* [What you need to do]
Reproduce the listing below verbatim.

▬▬▬

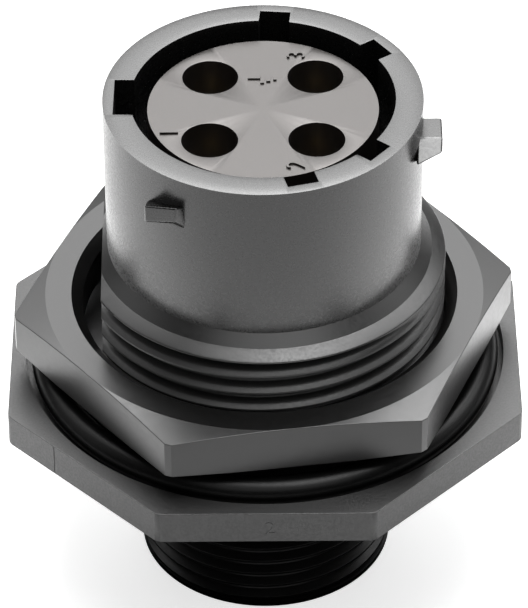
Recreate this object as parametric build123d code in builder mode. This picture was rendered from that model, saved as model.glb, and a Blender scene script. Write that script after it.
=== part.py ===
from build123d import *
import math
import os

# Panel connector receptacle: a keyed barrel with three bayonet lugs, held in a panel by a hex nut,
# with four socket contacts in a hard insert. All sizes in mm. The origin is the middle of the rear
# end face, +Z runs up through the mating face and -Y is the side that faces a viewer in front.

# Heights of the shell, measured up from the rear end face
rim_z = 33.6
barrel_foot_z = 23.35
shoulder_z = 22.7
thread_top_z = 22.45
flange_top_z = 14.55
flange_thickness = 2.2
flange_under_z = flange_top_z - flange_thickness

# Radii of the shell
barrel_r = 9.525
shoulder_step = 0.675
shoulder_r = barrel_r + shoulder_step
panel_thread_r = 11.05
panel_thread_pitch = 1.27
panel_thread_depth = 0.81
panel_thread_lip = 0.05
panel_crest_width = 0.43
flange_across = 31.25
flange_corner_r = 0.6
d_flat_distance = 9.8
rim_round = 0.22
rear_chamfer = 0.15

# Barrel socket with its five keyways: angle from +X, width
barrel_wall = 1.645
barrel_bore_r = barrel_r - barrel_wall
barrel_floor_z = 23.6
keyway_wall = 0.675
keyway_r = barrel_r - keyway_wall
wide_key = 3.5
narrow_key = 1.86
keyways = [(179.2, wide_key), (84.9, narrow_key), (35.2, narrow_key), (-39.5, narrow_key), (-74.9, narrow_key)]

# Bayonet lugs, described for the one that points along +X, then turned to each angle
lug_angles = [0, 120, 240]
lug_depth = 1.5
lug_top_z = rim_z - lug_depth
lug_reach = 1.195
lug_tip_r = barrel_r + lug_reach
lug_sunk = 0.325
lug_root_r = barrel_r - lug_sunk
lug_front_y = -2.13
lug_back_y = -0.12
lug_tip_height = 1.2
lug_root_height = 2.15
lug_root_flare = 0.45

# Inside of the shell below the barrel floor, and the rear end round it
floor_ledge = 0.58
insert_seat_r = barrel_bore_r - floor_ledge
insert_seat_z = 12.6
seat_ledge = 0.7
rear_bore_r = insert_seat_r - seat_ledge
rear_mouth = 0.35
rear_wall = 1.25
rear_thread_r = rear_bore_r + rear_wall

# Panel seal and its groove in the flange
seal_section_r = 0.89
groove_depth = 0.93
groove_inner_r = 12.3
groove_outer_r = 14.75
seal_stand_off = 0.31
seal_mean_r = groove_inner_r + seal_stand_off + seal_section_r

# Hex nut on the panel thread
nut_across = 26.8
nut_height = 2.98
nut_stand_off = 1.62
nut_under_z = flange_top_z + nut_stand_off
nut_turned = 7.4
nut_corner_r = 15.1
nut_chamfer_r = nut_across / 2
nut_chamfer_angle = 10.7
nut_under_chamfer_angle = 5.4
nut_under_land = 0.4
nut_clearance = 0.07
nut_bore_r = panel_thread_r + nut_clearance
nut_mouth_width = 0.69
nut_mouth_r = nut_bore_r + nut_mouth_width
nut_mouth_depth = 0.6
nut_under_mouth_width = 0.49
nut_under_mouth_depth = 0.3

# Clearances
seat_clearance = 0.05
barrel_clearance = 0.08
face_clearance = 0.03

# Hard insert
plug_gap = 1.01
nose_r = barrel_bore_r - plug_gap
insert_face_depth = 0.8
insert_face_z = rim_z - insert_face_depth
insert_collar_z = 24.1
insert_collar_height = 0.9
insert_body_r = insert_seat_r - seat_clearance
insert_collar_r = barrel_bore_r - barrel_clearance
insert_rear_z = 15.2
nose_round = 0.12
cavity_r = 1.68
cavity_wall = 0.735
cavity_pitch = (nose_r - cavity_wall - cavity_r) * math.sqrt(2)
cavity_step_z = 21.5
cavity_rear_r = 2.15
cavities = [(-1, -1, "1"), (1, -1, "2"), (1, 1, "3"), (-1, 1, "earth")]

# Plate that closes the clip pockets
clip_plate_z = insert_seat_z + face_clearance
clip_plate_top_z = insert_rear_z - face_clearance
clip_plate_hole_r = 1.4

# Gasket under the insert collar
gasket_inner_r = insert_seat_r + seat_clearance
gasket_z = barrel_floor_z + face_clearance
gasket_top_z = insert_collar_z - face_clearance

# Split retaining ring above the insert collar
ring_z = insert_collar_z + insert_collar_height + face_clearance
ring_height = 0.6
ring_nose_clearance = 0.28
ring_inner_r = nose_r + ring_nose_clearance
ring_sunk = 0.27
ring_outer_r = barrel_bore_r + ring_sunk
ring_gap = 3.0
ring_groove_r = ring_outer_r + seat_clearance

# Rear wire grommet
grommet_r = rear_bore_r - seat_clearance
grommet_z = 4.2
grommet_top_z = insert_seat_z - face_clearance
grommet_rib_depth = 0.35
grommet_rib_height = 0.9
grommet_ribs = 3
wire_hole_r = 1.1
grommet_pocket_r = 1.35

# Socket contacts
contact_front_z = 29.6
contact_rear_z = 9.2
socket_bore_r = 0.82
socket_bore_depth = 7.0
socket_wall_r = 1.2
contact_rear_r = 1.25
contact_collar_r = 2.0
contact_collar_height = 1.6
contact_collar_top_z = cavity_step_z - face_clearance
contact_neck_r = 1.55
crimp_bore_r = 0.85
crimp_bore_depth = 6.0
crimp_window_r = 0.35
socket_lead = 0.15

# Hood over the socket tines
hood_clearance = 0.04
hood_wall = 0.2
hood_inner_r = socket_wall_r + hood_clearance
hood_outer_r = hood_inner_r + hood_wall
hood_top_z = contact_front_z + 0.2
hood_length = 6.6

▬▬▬

* [Completed exercise]
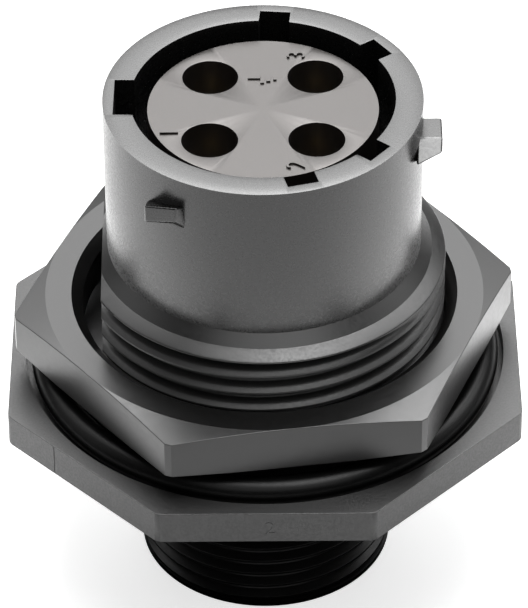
Recreate this object as parametric build123d code in builder mode. This picture was rendered from that model, saved as model.glb, and a Blender scene script. Write that script after it.
=== part.py ===
from build123d import *
import math
import os

# Panel connector receptacle: a keyed barrel with three bayonet lugs, held in a panel by a hex nut,
# with four socket contacts in a hard insert. All sizes in mm. The origin is the middle of the rear
# end face, +Z runs up through the mating face and -Y is the side that faces a viewer in front.

# Heights of the shell, measured up from the rear end face
rim_z = 33.6
barrel_foot_z = 23.35
shoulder_z = 22.7
thread_top_z = 22.45
flange_top_z = 14.55
flange_thickness = 2.2
flange_under_z = flange_top_z - flange_thickness

# Radii of the shell
barrel_r = 9.525
shoulder_step = 0.675
shoulder_r = barrel_r + shoulder_step
panel_thread_r = 11.05
panel_thread_pitch = 1.27
panel_thread_depth = 0.81
panel_thread_lip = 0.05
panel_crest_width = 0.43
flange_across = 31.25
flange_corner_r = 0.6
d_flat_distance = 9.8
rim_round = 0.22
rear_chamfer = 0.15

# Barrel socket with its five keyways: angle from +X, width
barrel_wall = 1.645
barrel_bore_r = barrel_r - barrel_wall
barrel_floor_z = 23.6
keyway_wall = 0.675
keyway_r = barrel_r - keyway_wall
wide_key = 3.5
narrow_key = 1.86
keyways = [(179.2, wide_key), (84.9, narrow_key), (35.2, narrow_key), (-39.5, narrow_key), (-74.9, narrow_key)]

# Bayonet lugs, described for the one that points along +X, then turned to each angle
lug_angles = [0, 120, 240]
lug_depth = 1.5
lug_top_z = rim_z - lug_depth
lug_reach = 1.195
lug_tip_r = barrel_r + lug_reach
lug_sunk = 0.325
lug_root_r = barrel_r - lug_sunk
lug_front_y = -2.13
lug_back_y = -0.12
lug_tip_height = 1.2
lug_root_height = 2.15
lug_root_flare = 0.45

# Inside of the shell below the barrel floor, and the rear end round it
floor_ledge = 0.58
insert_seat_r = barrel_bore_r - floor_ledge
insert_seat_z = 12.6
seat_ledge = 0.7
rear_bore_r = insert_seat_r - seat_ledge
rear_mouth = 0.35
rear_wall = 1.25
rear_thread_r = rear_bore_r + rear_wall

# Panel seal and its groove in the flange
seal_section_r = 0.89
groove_depth = 0.93
groove_inner_r = 12.3
groove_outer_r = 14.75
seal_stand_off = 0.31
seal_mean_r = groove_inner_r + seal_stand_off + seal_section_r

# Hex nut on the panel thread
nut_across = 26.8
nut_height = 2.98
nut_stand_off = 1.62
nut_under_z = flange_top_z + nut_stand_off
nut_turned = 7.4
nut_corner_r = 15.1
nut_chamfer_r = nut_across / 2
nut_chamfer_angle = 10.7
nut_under_chamfer_angle = 5.4
nut_under_land = 0.4
nut_clearance = 0.07
nut_bore_r = panel_thread_r + nut_clearance
nut_mouth_width = 0.69
nut_mouth_r = nut_bore_r + nut_mouth_width
nut_mouth_depth = 0.6
nut_under_mouth_width = 0.49
nut_under_mouth_depth = 0.3

# Clearances
seat_clearance = 0.05
barrel_clearance = 0.08
face_clearance = 0.03

# Hard insert
plug_gap = 1.01
nose_r = barrel_bore_r - plug_gap
insert_face_depth = 0.8
insert_face_z = rim_z - insert_face_depth
insert_collar_z = 24.1
insert_collar_height = 0.9
insert_body_r = insert_seat_r - seat_clearance
insert_collar_r = barrel_bore_r - barrel_clearance
insert_rear_z = 15.2
nose_round = 0.12
cavity_r = 1.68
cavity_wall = 0.735
cavity_pitch = (nose_r - cavity_wall - cavity_r) * math.sqrt(2)
cavity_step_z = 21.5
cavity_rear_r = 2.15
cavities = [(-1, -1, "1"), (1, -1, "2"), (1, 1, "3"), (-1, 1, "earth")]

# Plate that closes the clip pockets
clip_plate_z = insert_seat_z + face_clearance
clip_plate_top_z = insert_rear_z - face_clearance
clip_plate_hole_r = 1.4

# Gasket under the insert collar
gasket_inner_r = insert_seat_r + seat_clearance
gasket_z = barrel_floor_z + face_clearance
gasket_top_z = insert_collar_z - face_clearance

# Split retaining ring above the insert collar
ring_z = insert_collar_z + insert_collar_height + face_clearance
ring_height = 0.6
ring_nose_clearance = 0.28
ring_inner_r = nose_r + ring_nose_clearance
ring_sunk = 0.27
ring_outer_r = barrel_bore_r + ring_sunk
ring_gap = 3.0
ring_groove_r = ring_outer_r + seat_clearance

# Rear wire grommet
grommet_r = rear_bore_r - seat_clearance
grommet_z = 4.2
grommet_top_z = insert_seat_z - face_clearance
grommet_rib_depth = 0.35
grommet_rib_height = 0.9
grommet_ribs = 3
wire_hole_r = 1.1
grommet_pocket_r = 1.35

# Socket contacts
contact_front_z = 29.6
contact_rear_z = 9.2
socket_bore_r = 0.82
socket_bore_depth = 7.0
socket_wall_r = 1.2
contact_rear_r = 1.25
contact_collar_r = 2.0
contact_collar_height = 1.6
contact_collar_top_z = cavity_step_z - face_clearance
contact_neck_r = 1.55
crimp_bore_r = 0.85
crimp_bore_depth = 6.0
crimp_window_r = 0.35
socket_lead = 0.15

# Hood over the socket tines
hood_clearance = 0.04
hood_wall = 0.2
hood_inner_r = socket_wall_r + hood_clearance
hood_outer_r = hood_inner_r + hood_wall
hood_top_z = contact_front_z + 0.2
hood_length = 6.6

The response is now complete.